Fisker Fear: Lots of Back and Forth Over Liquidity Drops Stock Value
Another EV startup is facing challenges over short seller claims the company’s funding is not as it appears. Fisker Automotive is fighting back on news its large war chest has legal restrictions making it inaccessible. The company says it had around $800 million in reserves on September 30. Fisker’s stock value plunged five percent after short seller Fuzzy Panda Research’s findings saw daylight.
What issues does the Fisker report show?
Fuzzy Panda’s report focuses on two issues that some interpret as deceptive. One is that the funds the company claims to have are actually bank guarantees for costs at Magna International. Magna is a giant parts manufacturer with 2021 revenues of over $36 billion. It looks like 2022 will beat that figure.

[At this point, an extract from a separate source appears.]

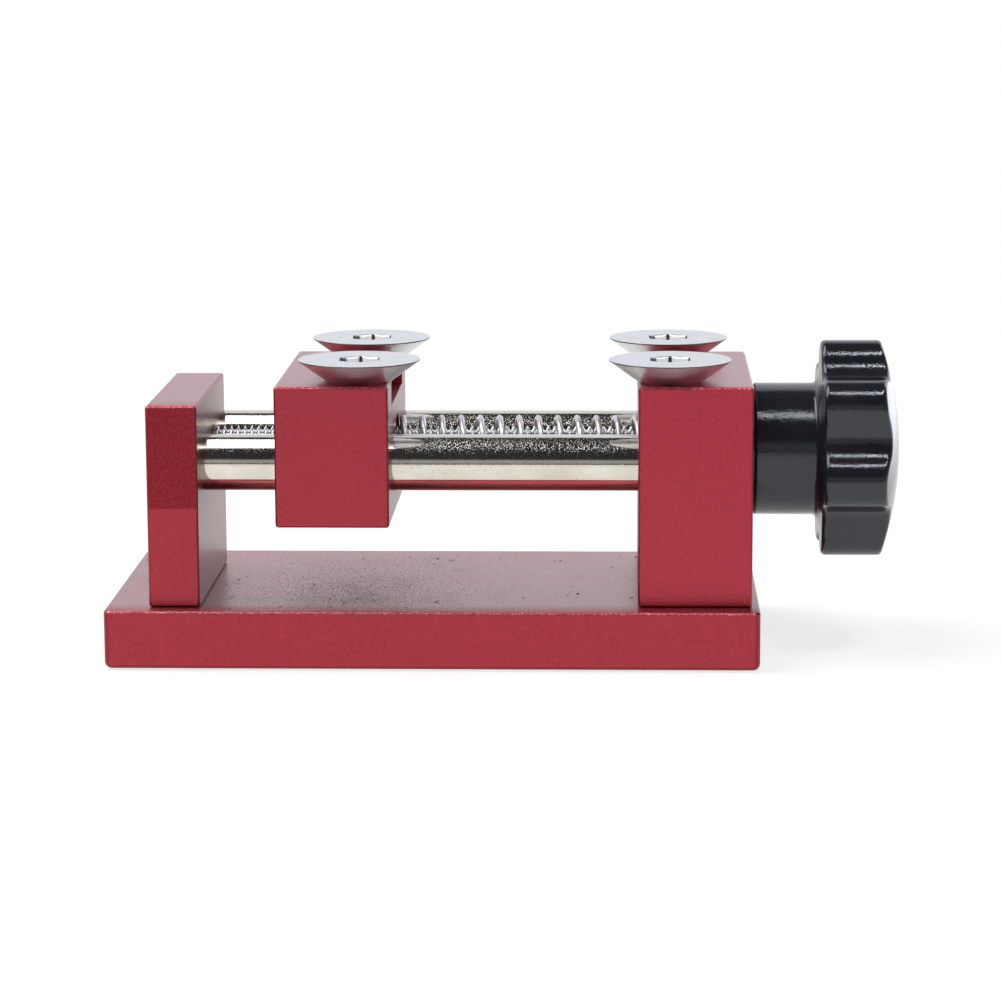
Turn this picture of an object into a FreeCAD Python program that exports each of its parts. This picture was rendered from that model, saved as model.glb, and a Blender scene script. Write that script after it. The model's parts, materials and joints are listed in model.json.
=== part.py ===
import FreeCAD
import Part
import math
import os

from FreeCAD import Vector

# Bench vise that opens watch cases, in millimetres.
# The origin is the centre of the base plate's underside.
# X runs along the screw towards the knob, Y towards the back, Z up.

# Base plate
base_length = 115.0
base_depth = 56.0
base_thickness = 10.4
base_corner_radius = 1.4
base_bottom_round = 1.2
edge_break = 0.35
block_corner_radius = 0.6
jaw_underside_round = 0.55

# Blocks that stand on the base or hang on the rods
post_thickness = 9.0
post_depth = 41.5
post_height = 35.8
post_end_gap = 7.7
post_front_lead = 1.1
jaw_length = 20.0
jaw_depth = 47.0
fixed_jaw_height = 39.0
fixed_jaw_end_gap = 1.35
moving_jaw_height = 24.95
jaw_opening = 43.55

# Relief in the top of each jaw's inner face, where the watch lies
relief_length = 29.0
relief_depth = 2.3
relief_height = 4.7

# Guide rods
rod_dia = 10.0
rod_spacing = 28.0
rod_axis_above_base = 24.2
rod_socket_depth = 14.0
rod_spigot_dia = 5.0
rod_spigot_length = 7.0
rod_end_chamfer = 0.6

# Lead screw, its nut and its bushes
screw_axis_above_base = 24.5
thread_dia = 8.0
thread_pitch = 1.25
thread_start_gap = 0.5
thread_past_jaw = 1.0
thread_sweep_turns = 4
groove_dia = 6.0
groove_length = 1.5
tail_length = 7.0
tail_chamfer = 0.5
tail_bush_outer_dia = 9.0
tail_bush_length = 7.6
screw_bush_outer_dia = 10.0
nut_outer_dia = 13.0
nut_length = 11.5
nut_lip_thickness = 2.0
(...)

The second issue claims that over 80 percent of the Ocean was actually an EV jointly designed by a Chinese auto company and Magna. The claim centers on sources from both Fisker and Magna. But the company has issued a statement rebutting those claims.
What does Fisker say?
“Fisker Inc. does not have a bank guarantee with Magna, and Fisker owns the intellectual property for the Fisker Ocean platform,” it says. “The Ocean platform does not have 80 percent carryover parts from any other platform.” Fisker also says it has sent a cease-and-desist letter to Fuzzy Panda Research.
Fuzzy Panda’s last EV startup report was for Electric Last Mile. It filed for bankruptcy this past June. Similar short seller reports have made the rounds for Lordstown Motors and Nikola. For Nikola, its founder, Trevor Milton, was found guilty of fraud last month. But Lordstown began manufacturing its EV pickup last week.
Right now, Fisker is beginning production of its first vehicle, called Ocean. So access to capital is crucial at this juncture. Actually, access to cash is always crucial, if for no other reason than to give an impression of stability should the economy or other factors affect the company’s production timelines.
What are the reserves for?
But without being able to dip into those cash reserves due to restrictions on its use, if true, could hurt the company’s future attempts at attracting more investments. Fuzzy Panda’s report centers on what those reserves are there for. It says they’re a guarantee to Magna for payment of its Fisker EV work.
Magna is handling the production of the Ocean. It has already invested in tooling, a production line, and other manufacturing costs. Fisker has guaranteed about $2,500 per car to Magna, which includes its margins, according to CNBC. Fisker claims it will produce over 42,000 Ocean EVs in 2023. For comparison, Rivian will build around 15,000 trucks this year, its first full year of production.
Fuzzy Panda says that Fisker has resorted to issuing at-the-market or ATM stocks, to keep the company propped up. Issuing ATMs means the more there is, the more it dilutes existing stock values. The company is looking to raise $2 billion in this way to continue in business. So far, it has raised $118 million in ATMs last quarter.
So far in Friday, December 2 trading, the company’s stock has bounced back five percent, subtracting losses from the day before.